Beginning at the first line of the data, print each line exactly, stopping after the line that contains "lip_length = 141.5".
══ Records shown ══
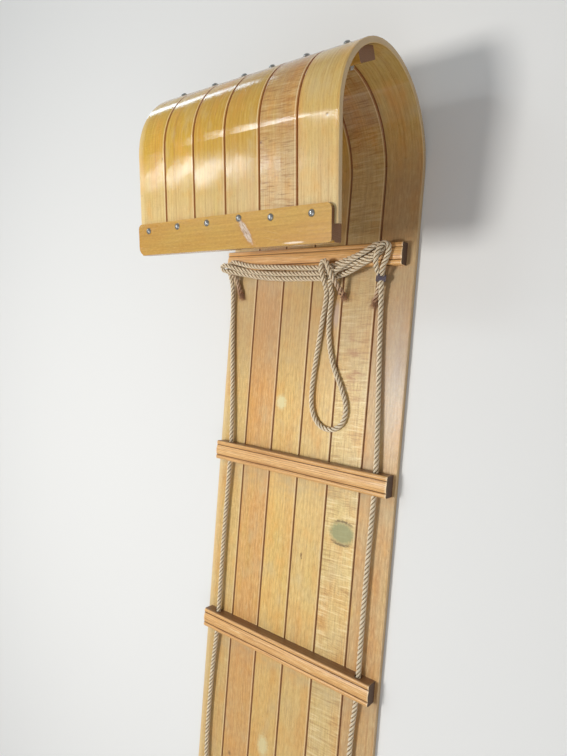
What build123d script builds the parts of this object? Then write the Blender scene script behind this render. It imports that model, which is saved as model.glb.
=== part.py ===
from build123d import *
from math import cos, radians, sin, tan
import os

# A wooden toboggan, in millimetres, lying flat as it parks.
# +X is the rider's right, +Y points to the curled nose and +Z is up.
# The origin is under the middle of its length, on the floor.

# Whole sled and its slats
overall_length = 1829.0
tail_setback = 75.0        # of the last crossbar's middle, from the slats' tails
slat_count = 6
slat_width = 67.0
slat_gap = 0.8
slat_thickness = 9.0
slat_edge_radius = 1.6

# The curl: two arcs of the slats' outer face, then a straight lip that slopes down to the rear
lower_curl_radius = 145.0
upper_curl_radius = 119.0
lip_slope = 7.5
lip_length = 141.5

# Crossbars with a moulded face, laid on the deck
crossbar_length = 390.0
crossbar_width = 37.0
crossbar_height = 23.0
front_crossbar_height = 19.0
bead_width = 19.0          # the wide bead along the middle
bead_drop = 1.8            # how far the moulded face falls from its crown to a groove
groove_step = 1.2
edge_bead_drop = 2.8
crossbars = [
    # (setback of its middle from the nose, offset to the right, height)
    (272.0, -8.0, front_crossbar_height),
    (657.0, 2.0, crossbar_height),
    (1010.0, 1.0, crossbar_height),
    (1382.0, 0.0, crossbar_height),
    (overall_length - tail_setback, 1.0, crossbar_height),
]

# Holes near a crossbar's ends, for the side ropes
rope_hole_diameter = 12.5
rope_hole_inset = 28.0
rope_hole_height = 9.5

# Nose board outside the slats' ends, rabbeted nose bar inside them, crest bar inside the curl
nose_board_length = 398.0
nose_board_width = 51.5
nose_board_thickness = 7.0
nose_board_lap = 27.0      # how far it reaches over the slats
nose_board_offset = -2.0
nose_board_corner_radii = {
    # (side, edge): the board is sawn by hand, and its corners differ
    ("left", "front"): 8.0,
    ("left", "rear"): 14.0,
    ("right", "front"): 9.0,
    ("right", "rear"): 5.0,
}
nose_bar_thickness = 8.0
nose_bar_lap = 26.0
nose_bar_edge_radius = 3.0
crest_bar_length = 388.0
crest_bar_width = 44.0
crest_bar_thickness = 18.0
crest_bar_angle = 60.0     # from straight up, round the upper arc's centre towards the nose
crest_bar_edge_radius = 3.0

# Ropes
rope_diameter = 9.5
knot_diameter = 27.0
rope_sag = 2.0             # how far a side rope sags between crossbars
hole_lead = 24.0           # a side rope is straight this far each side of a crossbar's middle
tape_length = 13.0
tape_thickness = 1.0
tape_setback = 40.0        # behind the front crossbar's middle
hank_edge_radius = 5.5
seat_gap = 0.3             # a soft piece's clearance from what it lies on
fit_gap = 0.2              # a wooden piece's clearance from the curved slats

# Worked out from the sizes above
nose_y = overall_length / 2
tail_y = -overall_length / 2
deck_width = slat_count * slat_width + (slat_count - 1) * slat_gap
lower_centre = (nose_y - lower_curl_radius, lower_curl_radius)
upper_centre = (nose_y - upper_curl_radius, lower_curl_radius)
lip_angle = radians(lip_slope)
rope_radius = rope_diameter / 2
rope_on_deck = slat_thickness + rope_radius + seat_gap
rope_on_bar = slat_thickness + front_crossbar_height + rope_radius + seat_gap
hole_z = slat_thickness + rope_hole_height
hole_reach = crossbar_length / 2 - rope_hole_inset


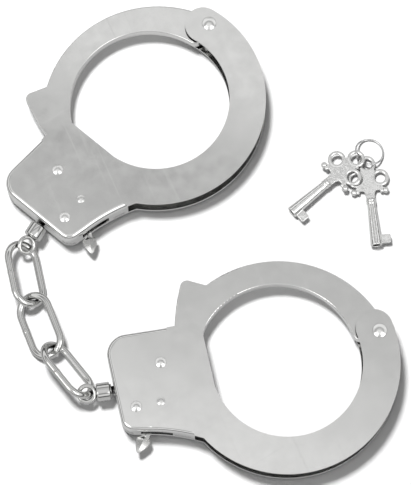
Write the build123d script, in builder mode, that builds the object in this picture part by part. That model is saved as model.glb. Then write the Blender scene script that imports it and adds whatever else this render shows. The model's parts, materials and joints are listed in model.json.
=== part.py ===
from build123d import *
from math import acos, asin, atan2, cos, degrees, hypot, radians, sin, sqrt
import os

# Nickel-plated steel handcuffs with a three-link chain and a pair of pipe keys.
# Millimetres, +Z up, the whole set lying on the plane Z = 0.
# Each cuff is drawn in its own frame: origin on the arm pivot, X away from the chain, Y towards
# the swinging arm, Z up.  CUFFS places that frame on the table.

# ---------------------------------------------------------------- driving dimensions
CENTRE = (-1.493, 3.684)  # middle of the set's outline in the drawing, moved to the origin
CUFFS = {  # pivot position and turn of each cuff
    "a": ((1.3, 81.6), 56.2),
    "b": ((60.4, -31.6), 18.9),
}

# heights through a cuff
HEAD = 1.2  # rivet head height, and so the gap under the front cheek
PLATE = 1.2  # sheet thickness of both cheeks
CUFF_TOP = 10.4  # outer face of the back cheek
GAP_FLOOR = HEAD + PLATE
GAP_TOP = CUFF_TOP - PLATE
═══
#### Full answer
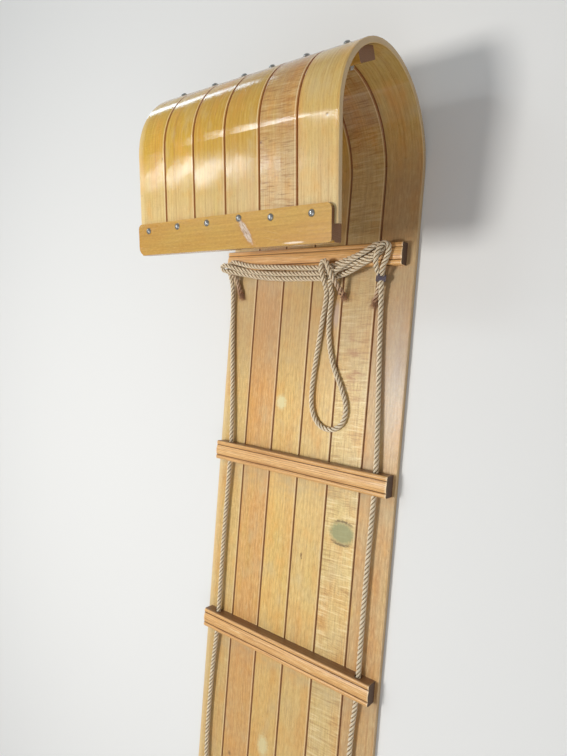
What build123d script builds the parts of this object? Then write the Blender scene script behind this render. It imports that model, which is saved as model.glb.
=== part.py ===
from build123d import *
from math import cos, radians, sin, tan
import os

# A wooden toboggan, in millimetres, lying flat as it parks.
# +X is the rider's right, +Y points to the curled nose and +Z is up.
# The origin is under the middle of its length, on the floor.

# Whole sled and its slats
overall_length = 1829.0
tail_setback = 75.0        # of the last crossbar's middle, from the slats' tails
slat_count = 6
slat_width = 67.0
slat_gap = 0.8
slat_thickness = 9.0
slat_edge_radius = 1.6

# The curl: two arcs of the slats' outer face, then a straight lip that slopes down to the rear
lower_curl_radius = 145.0
upper_curl_radius = 119.0
lip_slope = 7.5
lip_length = 141.5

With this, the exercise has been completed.